江盈滿心困惑,有一瞬間甚至懷疑對他催眠失敗。
在業界她有著豐富的經驗和好口碑,應付最好治療的失眠症她一向自信滿滿得心應手,而現在,在這個男人身上她所有的臨床經驗絲毫不占據優勢。
她將手置於他麵前,不確定但依然保持著鎮定,低聲問:“還看到了什麼?”
他仰臥在沙發上,長睫覆於眼瞼上,投射出一片好看的陰影,讓他原本立體的五官更是顯得完美精致。
他的身體看上去已經完全放鬆,聽見她的問話,性感雙唇微張,吐一個字:“樹。”
這是被催眠者的正常反應,江盈鬆一口氣,繼續引導。
這種時候,被催眠者看到的通常是其生命裏很重要的人物。他用“你”來稱呼生命中最重要的人,一定有什麼特別的不為人知的原因。
她接著問:“什麼樹?”
“橡膠樹……”
他呼吸漸漸平穩,終是跌入她製造的美麗陷阱。
她一步步靠近,循循善誘,用催眠師的秘密武器進入傲慢乖張男人封閉已久的內心世界。
盡管沒有機會切入那個被傅書辛稱作“你”的關鍵人物,但是首次對他進行催眠成功了。
江盈長舒一口氣,心裏一陣輕鬆。
離開的時候,江盈端走了窗台上那盆花。
那並不是生長在非洲的雙子葉植物,它隻是普通的菊花,僅僅隻是催眠前期用作心理暗示的“催眠道具”。
她所使用的半傳統隱蔽治療法催眠於無形之中,讓人防不勝防。
事實證明,即使是用在傅書辛這種對催眠不敏感的人身上也頗見成效。
十分鍾後……
“一、二、三。”
聽到響指的聲音,傅書辛緩緩睜開眼。
江盈雙手插在白大褂口袋裏,閑適地靠著沙發扶手,笑盈盈地看著勝利的果實。
那“果實”眯了眯眼,目光如炬地盯著她看了幾秒,問:“剛才對我做了什麼?”
“催眠。”江盈回答,體貼地拿走蓋在他身上的毛毯,說:“不過傅總敏感度低,傳統催眠無法達到理想的深度。”他對人的防備心很重,有很強的克製力,但這種堅定的意誌對催眠師而言是致命的。
他屬於“被催眠”者中的釘子戶,因此整個催眠過程中她都在擔心失敗。
傅書辛指指粘在黑色西裝外套上的一根長發,眼神曖昧:“我的意思是,它為什麼會在我身上?”
江盈大囧:“抱歉……洗完頭沒找到電吹風。
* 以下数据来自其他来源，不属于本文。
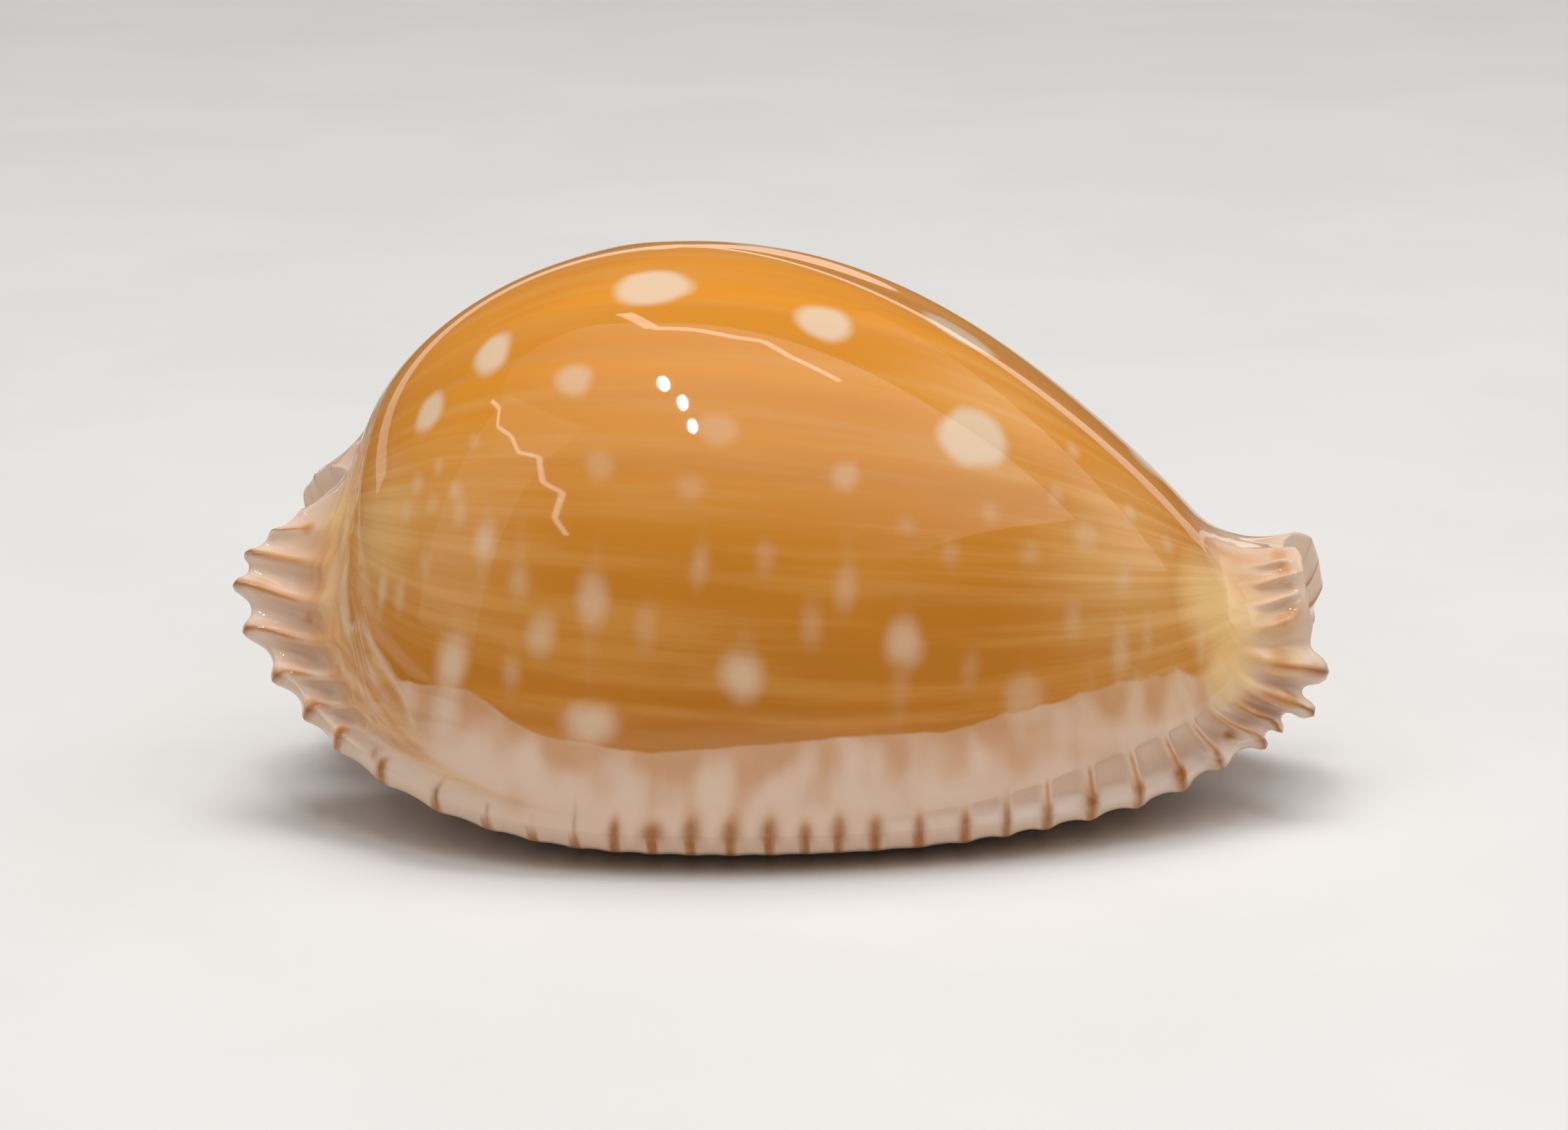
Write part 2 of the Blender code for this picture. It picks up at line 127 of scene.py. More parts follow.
# Lip of the aperture: rib, x, y, z, belly (how far the base bulges out between margin and lip)
LIP = (
    (0, 27.0, 0.2, 12.5, 0.4), (1, 27.6, 1.0, 12.3, 0.4), (2, 28.3, 1.6, 11.7, 0.4),
    (3, 28.8, 2.0, 10.8, 0.4), (4, 28.9, 2.1, 9.6, 0.4), (5, 28.6, 2.1, 8.1, 0.45),
    (6, 27.9, 2.0, 6.6, 0.55), (7, 26.8, 1.8, 5.3, 0.75), (9, 24.0, 1.3, 3.6, 1.1),
    (11, 19.7, 0.9, 2.5, 1.4), (14, 13.0, 0.7, 1.9, 1.6), (18, 4.6, 0.5, 1.5, 2.0),
    (22, -3.7, 0.5, 1.45, 2.05), (26, -12.0, 1.0, 1.9, 1.9), (29, -18.8, 1.8, 3.4, 1.65),
    (31, -22.6, 2.4, 5.3, 1.4), (33, -25.2, 2.9, 7.9, 1.0), (35, -26.2, 3.1, 11.0, 0.6),
    (37, -25.5, 2.8, 13.8, 0.45), (38, -24.8, 2.5, 14.8, 0.4), (39, -24.0, 2.0, 15.5, 0.4),
    (40, -23.5, 1.2, 15.6, 0.4), (41, -24.1, 0.5, 15.4, 0.4), (42, -25.1, 0.0, 14.6, 0.4),
    (43, -26.3, -0.4, 13.6, 0.35), (45, -27.5, -0.8, 10.6, 0.4), (47, -26.0, -0.7, 7.4, 0.8),
    (49, -23.0, -0.6, 5.0, 1.4), (51, -19.0, -1.0, 3.4, 1.6), (53, -14.4, -1.6, 2.2, 1.75),
    (56, -7.9, -2.0, 1.6, 2.0), (60, 0.9, -2.1, 1.45, 2.0), (64, 9.8, -2.0, 1.6, 1.75),
    (67, 16.9, -1.8, 2.0, 1.25), (69, 21.7, -1.7, 2.7, 1.0), (71, 25.4, -1.7, 4.0, 0.7),
    (73, 27.1, -1.8, 5.9, 0.55), (75, 27.8, -1.9, 8.8, 0.5), (77, 27.7, -1.6, 11.0, 0.4),
    (79, 27.3, -0.8, 12.3, 0.4),
)

# How far each rib end stands out of the margin as a point, by rib number
SPINES = {
    68: 0.15, 69: 0.25, 70: 0.55, 71: 0.45, 72: 0.15, 73: 1.15, 74: 0.95,
    8: 0.2, 9: 0.25, 10: 0.2, 30: 0.2, 31: 0.3, 32: 0.4, 33: 0.4, 34: 0.3,
    44: 0.2, 45: 0.55, 46: 0.5, 47: 0.5, 48: 0.3, 49: 0.2, 50: 0.15, 51: 0.1,
}
SPINE_PLAIN = 0.04
SPINE_SHARPNESS = 1.5

# Strength of the ribs by rib number: on the flange and round the margin, and at the lip
STRENGTH = (
    (0, 0.0, 0.1), (2, 0.3, 0.15), (4, 0.6, 0.2), (7, 1.0, 0.6), (10, 0.8, 1.0), (14, 0.4, 1.0),
    (20, 0.2, 1.0), (27, 0.35, 1.0), (32, 0.9, 0.9), (34, 0.8, 0.5), (36, 0.35, 0.2),
    (38, 0.15, 0.15), (40, 0.1, 0.1), (42, 0.25, 0.15), (45, 1.0, 0.3), (48, 0.8, 0.9),
    (52, 0.25, 1.0), (56, 0.1, 1.0), (62, 0.12, 1.0), (67, 0.5, 1.0), (71, 0.9, 0.9),
    (73, 1.25, 0.6), (74, 1.25, 0.4), (75, 0.95, 0.3), (77, 0.8, 0.2), (79, 0.3, 0.1),
)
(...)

”工作的時候她都會把頭發紮起來。
回想起剛才那段似夢非夢的經曆,他若有所思地盯著她,說:“等我睡著以後,你豈不是可以對我為所欲為?”
早就料到他會有此疑問,江盈耐心解釋:“傅總不必緊張,催眠不是讓人入睡,而是讓人更清醒,傅總剛才看到的,都是依附在你潛意識裏的記憶,若是不想被人知道的秘密,再厲害的催眠師也問不出來。”
傅書辛似乎鬆了一口氣,旋即又恢複了一貫的高傲神色,道:“江醫生謙虛了,能做到讓我入夢這一點,你還是第一人。”
江盈對這種虛偽官方的讚美之詞嗤之以鼻,不露聲色地說:“傅總太客氣了。”
不過她心裏清楚,她之所以催眠成功,是因為傅書辛對她放鬆了警惕。隻有在他信任她的情況下,她才能對他進行深度催眠。
這就很奇怪了,傅書辛居然會下意識的相信她。
*
江盈催眠成功並被傅氏老總讚美的事情幾個小時後就在圈內傳開。
隨便散布消息這種事發生在隱蔽性強的私人別墅不太可能,江盈一開始懷疑有八卦高□□仔跟拍,直到張叔透露,說這是傅書辛的意思。
他為什麼要這麼做?
傅書辛今天破天荒的在家辦公。
“多少國際催眠師挫敗而逃,江醫生她……居然催眠成功了?”小趙驚歎。